Moreover, their data seemed to show that downloads could even have a slight positive effect on the sales of the top albums, the researchers said.

The study is unlikely to be the last word on the issue. Previous studies have been released showing that file sharing had both positive and negative effects on music sales.

The Recording Industry Association of America was quick to dismiss the results as inconsistent with earlier findings.

“Countless well-respected groups and analysts, including Edison Research, Forrester, and the University of Texas, among others, have all determined that illegal file sharing has adversely impacted the sales of CDs,” RIAA spokeswoman Amy Weiss said in a statement. “Our own surveys show that those who are downloading more are buying less.”


Oh well, we all grow up one day and listen to other people, which are intelligent, right? Right?
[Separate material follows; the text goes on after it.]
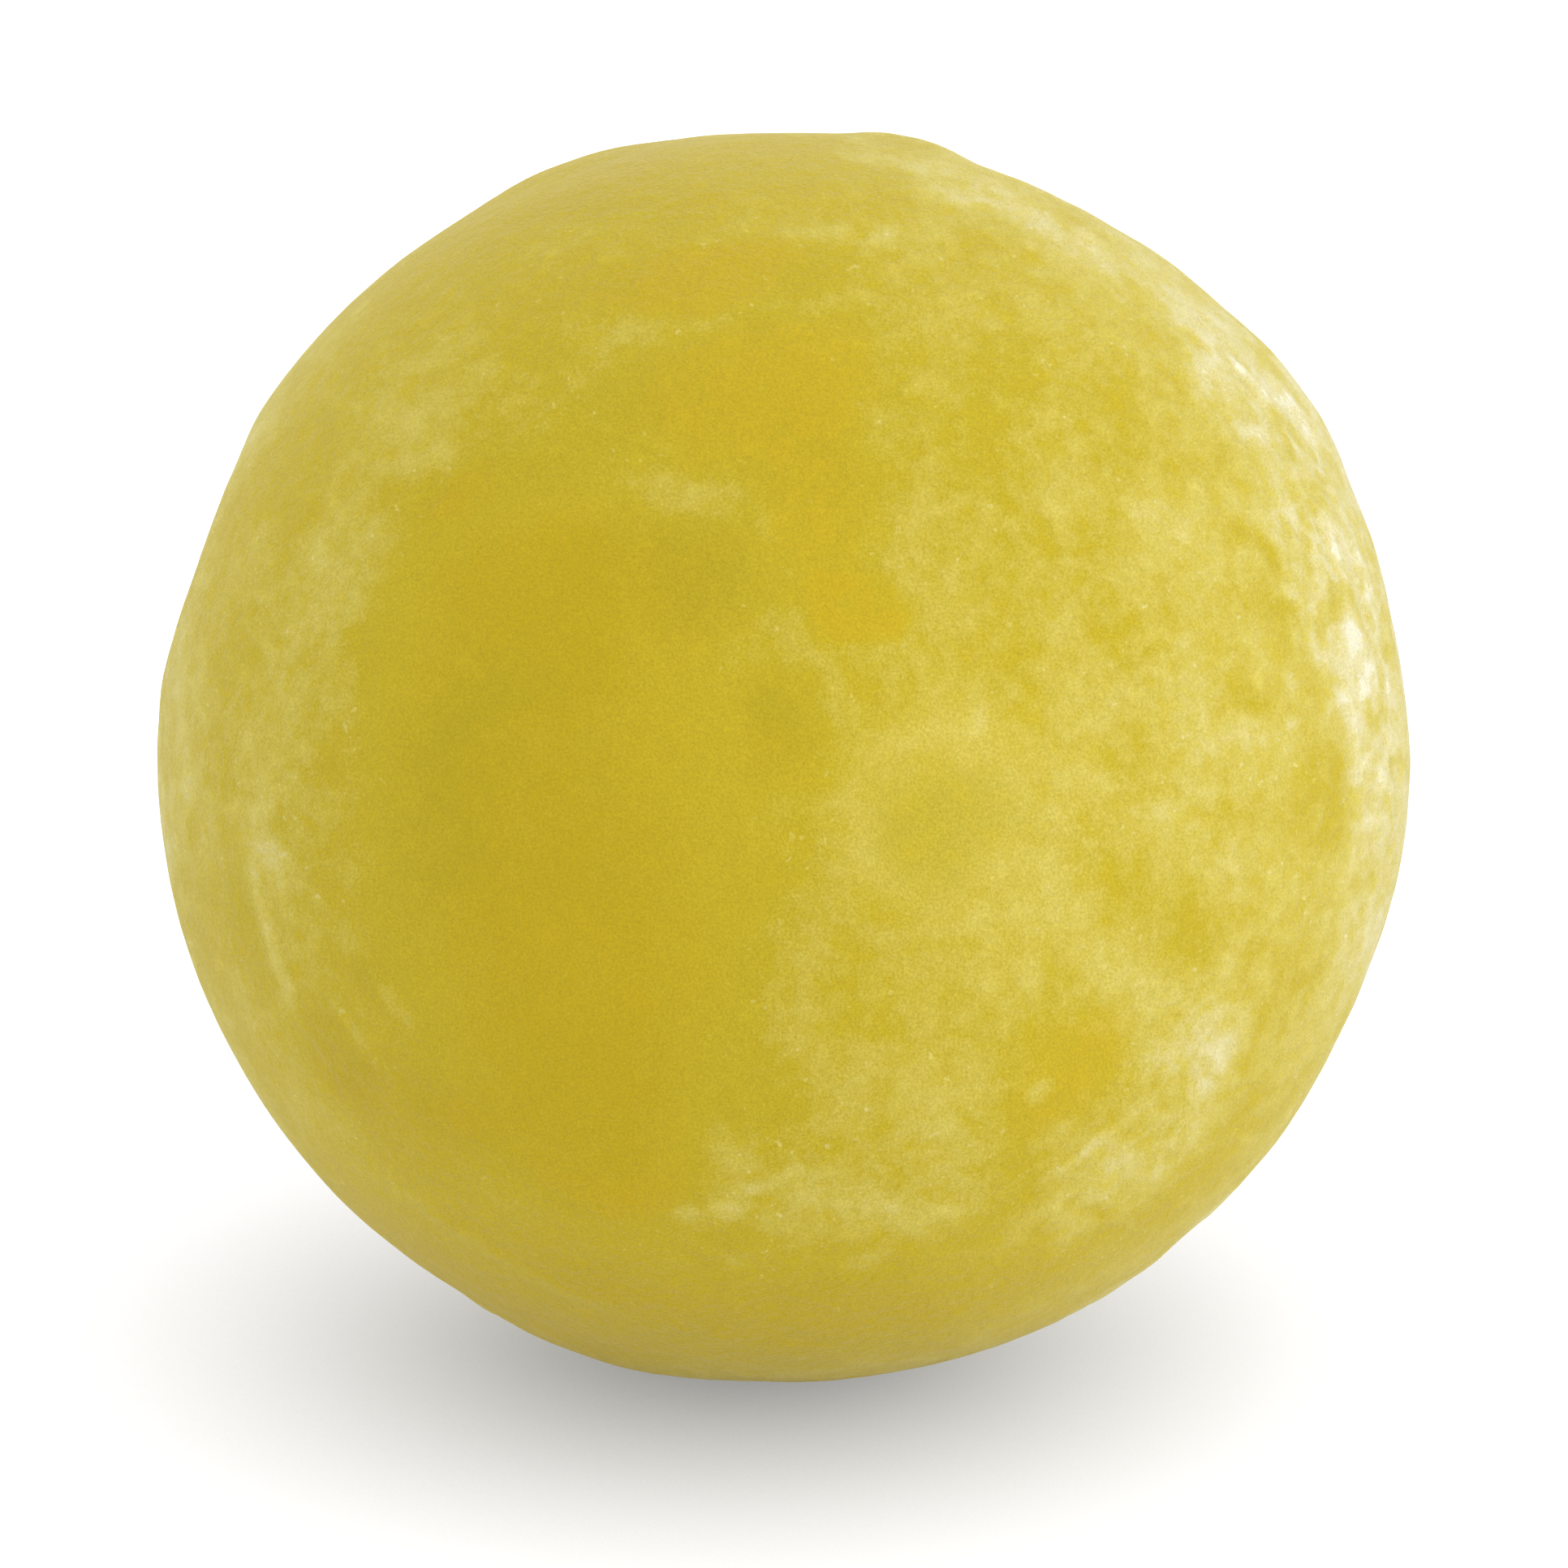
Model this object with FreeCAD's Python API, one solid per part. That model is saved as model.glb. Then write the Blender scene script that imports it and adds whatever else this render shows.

Or perhaps, the Axiom is true … Ignorance is bliss :stuck_out_tongue:


One of the reasons I no longer buy music CD’s as much as I used to is the lack of music to my particular taste. This is due mainly to the big record labels casting around for the next big sound that will make them millions. Most industries are heavily influenced by the bean counters and this years bottom line. Until they see what this is doing to their business and start looking for talent instead of trying to manufacture it they will continue to decline.
Gone are the days of the 60-70’s and early 80’s where a large number of talented musicians wrote and performed their own work in such quantity it was hard to keep up buying the music you liked as there was so much of it released almost daily.
Some of the big labels have screwed the performers in the past such that now with the internet and broadband, musicians are turning to this media to showcase their talent and make money.
I prefer to buy a CD rather than download from the net, something I’ve yet to do.